Road Reading

I’m about to fly out to Los Angeles, where I’ll sleep in my childhood bedroom for a night before throwing my suitcase in the back of my mom’s Honda and pointing said Honda back the way I came.  Together my mom and I will be heading east: to Erie, PA.  We’re going to take a week to get there, and in time-honored Arthur tradition, we have no commitments or plans, beyond a general route (across the Rockies and then along minor highways is as much as I know).  Long road trips were a staple of my youth – almost every summer we drove across the country, or through the west, in my parents’ 1969 VW bus (as we called it: never a van), converted into a rolling death trap with a platform bed in back, instead of seats.  Seat belts, air-conditioning, a working radio – these were as foreign to us as hotel reservations (or hotels themselves).  My brother and I would roll around in the back, try and quickly abandon reading when nausea overtook us, and pray our dad wouldn’t spot the historical marker up ahead and take us on yet another detour.  One summer the starter broke and we had to park on inclines to get the engine running (yes, my brother and I loved “Little Miss Sunshine.” My dad, not so much.).   That same year, the only pop music my father would sanction (reluctantly) was “Simon and Garfunkel’s Greatest Hits,” and so we played it endlessly on a portable cassette radio that bounced around the bus, and 30 years later I still can’t hear “America” without feeling a small twinge of nostalgia, mixed with carsickness.

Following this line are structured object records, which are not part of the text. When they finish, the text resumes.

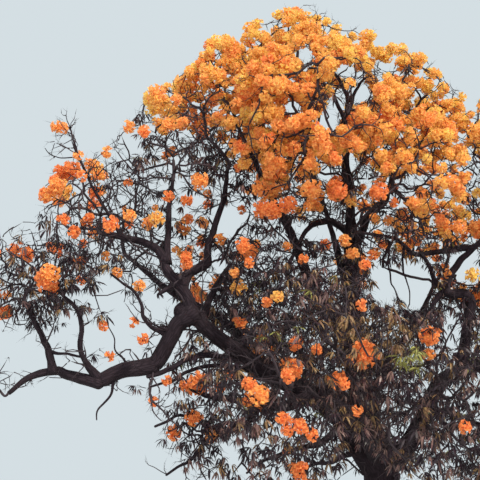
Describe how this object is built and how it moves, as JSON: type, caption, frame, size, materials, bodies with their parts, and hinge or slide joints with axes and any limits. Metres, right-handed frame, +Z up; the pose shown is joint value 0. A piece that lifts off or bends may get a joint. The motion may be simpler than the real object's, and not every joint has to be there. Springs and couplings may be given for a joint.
{
  "type": "trumpet tree",
  "caption": "Old spreading trumpet tree in full bloom: low forking trunk, sinuous dark boughs, golden heads of blossom over hanging palmate leaves.",
  "frame": {"origin": "middle of the flat cut under the trunk, at ground level", "axes": "+Z up the trunk; +X to the right and +Y away from the viewer in the picture; -X is the side of the long level west bough"},
  "size_m": [8.4275, 6.3716, 8.1042],
  "materials": {
    "bark": "dark furrowed bark, matt",
    "blossom": "golden orange trumpet flowers in round heads, soft and matt, among twigs and leaves",
    "foliage": "hanging palmate leaves, dry olive to brown, with few heads of blossom"
  },
  "bodies": {
    "root": {"trunk": "bark", "west_bough": "bark", "rising_bough": "bark", "west_drop_bough": "bark", "west_level_bough": "bark", "centre_bough": "bark", "east_bough": "bark", "front_bough": "bark", "back_bough": "bark", "far_west_bough": "bark", "far_west_riser": "bark", "west_fork": "bark", "west_shoot": "bark", "rising_up_bough": "bark", "rising_right_bough": "bark", "west_high_bough": "bark", "north_west_bough": "bark", "centre_west_bough": "bark", "arch_bough": "bark", "front_top_bough": "bark", "top_east_bough": "bark", "back_top_bough": "bark", "east_riser": "bark", "east_mid_bough": "bark", "east_inner_bough": "bark", "east_back_bough": "bark", "front_west_bough": "bark", "low_west_bough": "bark", "front_east_bough": "bark", "low_east_bough": "bark", "back_west_bough": "bark", "back_east_bough": "bark", "far_west_mass": "blossom", "far_drop_mass": "foliage", "west_fork_mass": "foliage", "west_shoot_mass": "blossom", "upper_west_mass": "blossom", "rising_mass": "blossom", "shoulder_mass": "blossom", "west_high_mass": "foliage", "north_west_mass": "blossom", "high_west_mass": "blossom", "leafy_heart_mass": "foliage", "front_top_mass": "blossom", "top_mass": "blossom", "top_east_mass": "blossom", "back_top_mass": "blossom", "east_inner_mass": "blossom", "east_mid_mass": "blossom", "east_mass": "blossom", "east_back_mass": "blossom", "front_mass": "foliage", "front_west_mass": "foliage", "low_west_mass": "foliage", "front_east_mass": "foliage", "low_east_mass": "foliage", "back_mass": "blossom", "back_west_mass": "blossom", "back_east_mass": "blossom"}
  },
  "joints": []
}
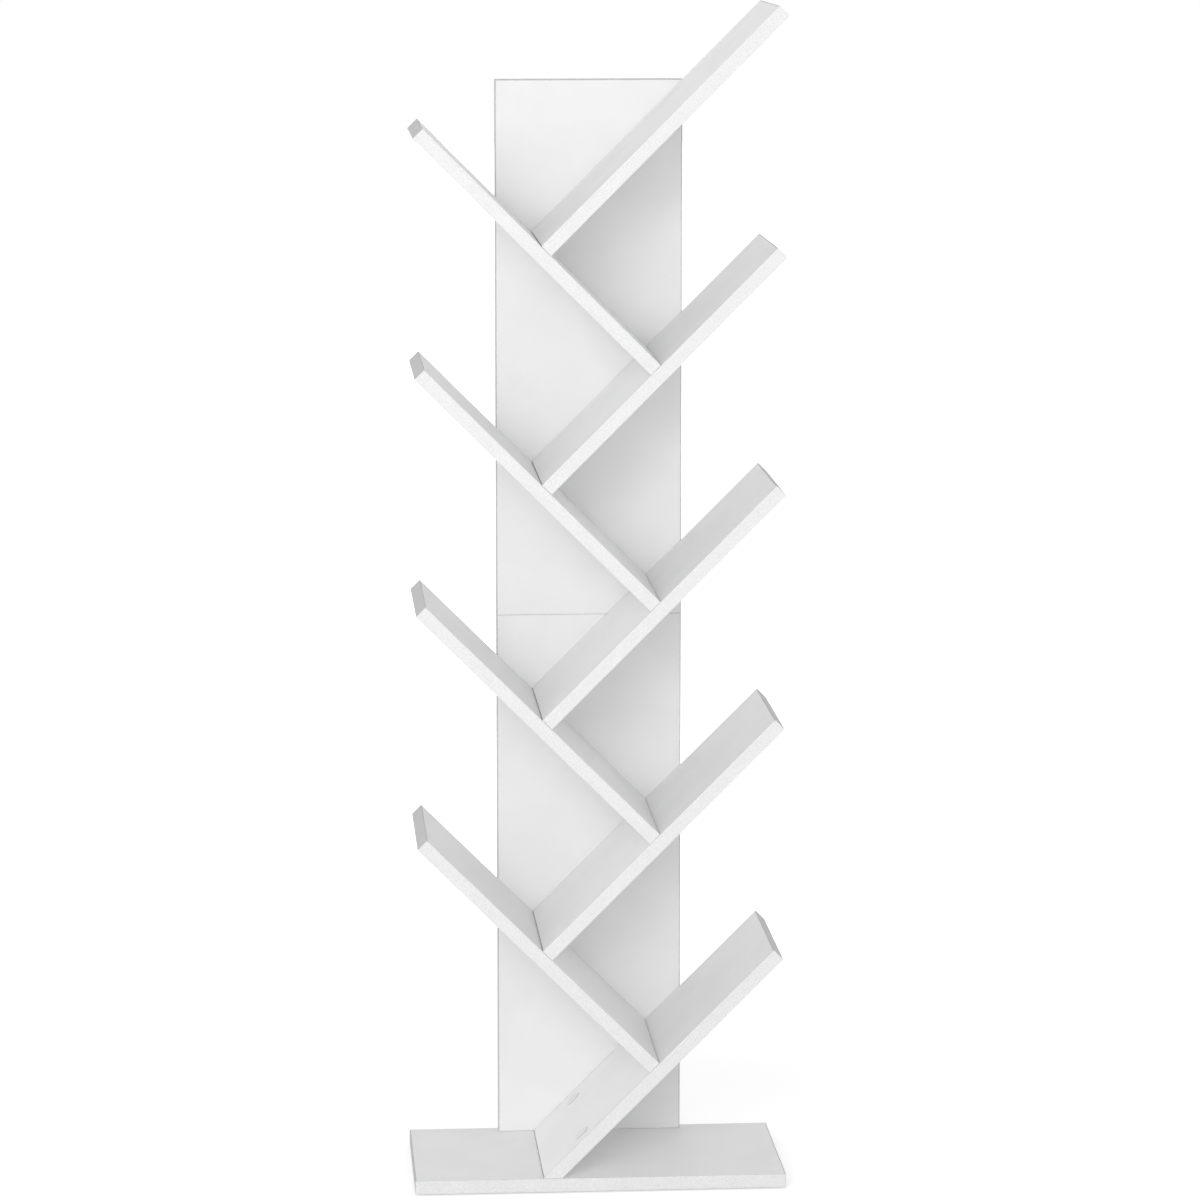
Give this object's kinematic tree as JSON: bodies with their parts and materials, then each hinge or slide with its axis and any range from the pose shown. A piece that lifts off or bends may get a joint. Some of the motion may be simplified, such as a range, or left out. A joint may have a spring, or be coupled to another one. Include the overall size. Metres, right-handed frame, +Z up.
{
  "type": "tree shaped bookshelf",
  "caption": "Free-standing tree-shaped bookshelf: sloping boards branch off to both sides in front of a tall back panel on a rectangular base.",
  "frame": {"origin": "on the floor, under the middle of the base", "axes": "+X to the right, +Y to the back, +Z up; the open front faces -Y"},
  "size_m": [0.44, 0.225, 1.3949],
  "materials": {
    "white_board": "white melamine-faced particle board with matching edge bands, satin",
    "white_plastic": "white moulded plastic, satin",
    "zinc_steel": "bright zinc-plated steel",
    "cast_zinc": "die-cast zinc, dull",
    "dowel_wood": "plain beech"
  },
  "bodies": {
    "root": {"base_board": "white_board", "back_panel_lower": "white_board", "back_panel_upper": "white_board", "shelf_right_1": "white_board", "shelf_right_2": "white_board", "shelf_right_3": "white_board", "shelf_right_4": "white_board", "shelf_right_5": "white_board", "shelf_left_1": "white_board", "shelf_left_2": "white_board", "shelf_left_3": "white_board", "shelf_left_4": "white_board", "panel_screw_right_1_inner": "zinc_steel", "panel_screw_right_1_outer": "zinc_steel", "panel_screw_right_2_inner": "zinc_steel", "panel_screw_right_2_outer": "zinc_steel", "panel_screw_right_3_inner": "zinc_steel", "panel_screw_right_3_outer": "zinc_steel", "panel_screw_right_4_inner": "zinc_steel", "panel_screw_right_4_outer": "zinc_steel", "panel_screw_right_5_inner": "zinc_steel", "panel_screw_right_5_outer": "zinc_steel", "panel_screw_left_1_inner": "zinc_steel", "panel_screw_left_1_outer": "zinc_steel", "panel_screw_left_2_inner": "zinc_steel", "panel_screw_left_2_outer": "zinc_steel", "panel_screw_left_3_inner": "zinc_steel", "panel_screw_left_3_outer": "zinc_steel", "panel_screw_left_4_inner": "zinc_steel", "panel_screw_left_4_outer": "zinc_steel", "joint_screw_left_1_front": "zinc_steel", "joint_screw_left_1_rear": "zinc_steel", "joint_screw_left_2_front": "zinc_steel", "joint_screw_left_2_rear": "zinc_steel", "joint_screw_left_3_front": "zinc_steel", "joint_screw_left_3_rear": "zinc_steel", "joint_screw_left_4_front": "zinc_steel", "joint_screw_left_4_rear": "zinc_steel", "joint_screw_right_2_front": "zinc_steel", "joint_screw_right_2_rear": "zinc_steel", "joint_screw_right_3_front": "zinc_steel", "joint_screw_right_3_rear": "zinc_steel", "joint_screw_right_4_front": "zinc_steel", "joint_screw_right_4_rear": "zinc_steel", "joint_screw_right_5_front": "zinc_steel", "joint_screw_right_5_rear": "zinc_steel", "panel_foot_screw_left": "zinc_steel", "panel_foot_screw_right": "zinc_steel", "panel_dowel_left": "dowel_wood", "panel_dowel_right": "dowel_wood", "cam_bolt_front": "zinc_steel", "cam_bolt_rear": "zinc_steel", "cam_front": "cast_zinc", "cam_rear": "cast_zinc", "cam_cover_front": "white_plastic", "cam_cover_rear": "white_plastic", "glide_front_left": "white_plastic", "glide_front_right": "white_plastic", "glide_rear_left": "white_plastic", "glide_rear_right": "white_plastic"}
  },
  "joints": []
}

My parents continued to drive east every summer.  This year, I’ll take my dad’s place, and unlike the last time I made the trip, we’ll be equipped with all mod cons, including a functioning car stereo.  To make the most of this unaccustomed luxury, and to use up a gift subscription on, I put out a call on Twitter asking for audio book recommendations.  Many great ideas rolled in, and here’s what my mom and I will be listening to:

  • Barchester Towers/Trollope
  • Endurance/Lansing
  • Fry and Laurie read Alphonse Daudet and Jerome K. Jerome (my mom and I are both crazy about Hugh Laurie’s reading of JKJ’s “Three Men in a Boat”)
  • Great Classic Stories read by, among others, Hugh Laurie
  • Jeeves in the Morning/Wodehouse read by someone who is not Hugh Laurie
  • I’m a Stranger Here Myself/Bryson
  • Let the Great World Spin/McCann
  • The Master/Toibin
  • Norwood/Portis

Unless we plan to drive back and forth a few times, I know we won’t make it through all of these, but at least we’ll have options.  And I’m bringing along Simon and Garfunkel, just for old times’ sake.


  1. Posted June 9, 2010 at 6:33 pm | Permalink | Reply

    Endurance is a great book to listen to, especially if it’s hot outside.

    My family drove to from Michigan to visit relatives in the Bay Area at Christmas, 1968, and while we were there, my brother Mike taped my cousin’s brand new copy of The White Album. He didn’t have a cassette recorder, so he taped it on a little reel-to-reel recorder by lying on the floor with the single microphone between the speakers and making everybody be really, really quiet. Then he played it in the back of the station wagon all the way back to Michigan, and he and I would sing along with “Ob La di, Ob La Da,” coming down especially hard on the word “bra” in the chorus, because we thought we were getting away with murder. In fact, why my parents didn’t kill us both, or at least through the tape recorder out the window, is still a mystery to me.

  2. Eve
    Posted June 9, 2010 at 10:50 pm | Permalink | Reply

    Charlie and the Chocolate Factory, read by Eric Idle — hilarious, with fantastic accents!

  3. Posted June 28, 2010 at 10:41 pm | Permalink | Reply

    Here’s an alternative: Jackie Leven Said.
    It’s a combination of Scottish writer Ian (“Inspector Rebus”) Rankin reading his story, Jackie Leven Said, whith musical interludes from Jackie Leven himself. The recording is taken from a live performance.

  4. Posted June 29, 2010 at 6:27 am | Permalink | Reply

    I really enjoyed reading The Rehearsal. I think I’d like to check out some of your list there. I haven’t heard Simon and Garfunkel in forever; my mom used to have the records. Good times. I hope you enjoyed the trip.